Did RBI Ask Coinbase To Stop Its Services Through UPI?
Moneylife Digital Team 11 May 2022
NASDAQ-listed Coinbase’s chief executive officer (CEO) Brian Armstrong has revealed that its services in India had to be halted because “after launching, we ended up disabling unified payments interface (UPI) because of some informal pressure from the Reserve Bank of India (RBI), which is kind of the treasury equivalent there.”
 
Coinbase is an American company that operates a cryptocurrency exchange platform. UPI is the instant real-time payment system developed by National Payments Corporation of India (NPCI) for facilitating inter-bank peer-to-peer and person-to-merchant transactions. NCPI is the governing body of UPI transactions.
 
Coinbase launched its crypto trading services in India on 7 April 2022. Customers of the service could buy crypto tokens using UPI on the app.

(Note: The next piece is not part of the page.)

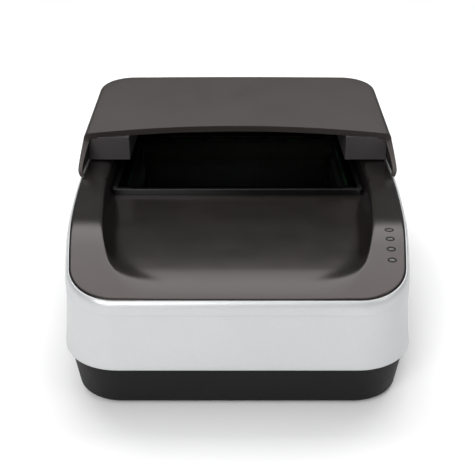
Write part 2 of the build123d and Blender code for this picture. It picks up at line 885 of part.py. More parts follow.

However, the service was rolled back within just three days after the launch.
 
Mr Armstrong called it a ‘shadow ban,’ mentioning that some elements in the RBI and government are not comfortable with crypto trading. 
 
However, NPCI has contradicted Mr Armstrong’s comments. It issued a statement saying, “With reference to some recent media reports around the purchase of cryptocurrencies using UPI, NPCI would like to clarify that we are not aware of any crypto exchange using UPI.”
 
The RBI’s action “may be actually in violation of the Supreme Court ruling, which would be interesting to find out if it were to go there. But I think our preference is really just to work with them and focus on relaunching. I think there’s a number of paths that we have to relaunch with other payment methods there. And that’s the default path going forward,” Mr Armstrong said.
 
RBI had, in April 2018, banned cryptocurrency through its circular. However, the Supreme Court, in its judgment on Internet and Mobile Association of India vs RBI in March 2020, ruled against the RBI’s circular. The SC noted that, in the absence of any legislative ban on the buying or selling of cryptocurrencies, the RBI cannot impose disproportionate restrictions on trading in these currencies. (Read: Supreme Court Quashes RBI Ban on Banking Services to Cryptocurrency Dealers)
 
Even after the ruling, the central bank as well as the Union government, through their actions, continue to informally discourage trading in cryptocurrencies.
 
In the Union Budget for FY22-23, finance minister Nirmala Sitharaman announced the imposition of 30% tax on the proceeds made on the transfer of virtual digital assets. It was also announced that any loss made on the transaction of such digital assets cannot be set off against any other gain.
 
It is obvious that the government of India is not comfortable with cyrptocurrency, which is why it has come up with tough and unusual tax laws and now a ‘shadow ban’ by the RBI. But, at the same time, it does not want to come out openly against cryptos. 
 
Meanwhile, Coinbase’s quarterly filing said on Tuesday that, in the event of bankruptcy, crypto assets held by the exchange could be considered property of the bankruptcy proceedings and customers could be treated as general unsecured creditors. Mr Armstrong later wrote on Twitter that Coinbase faced no risk of bankruptcy and the statement was a part of regulatory requirements.
 
Coinbase is not the only entity impacted by these actions. Daily trading volumes on Indian crypto exchanges have tumbled by between 88% and 96% since peaking last year.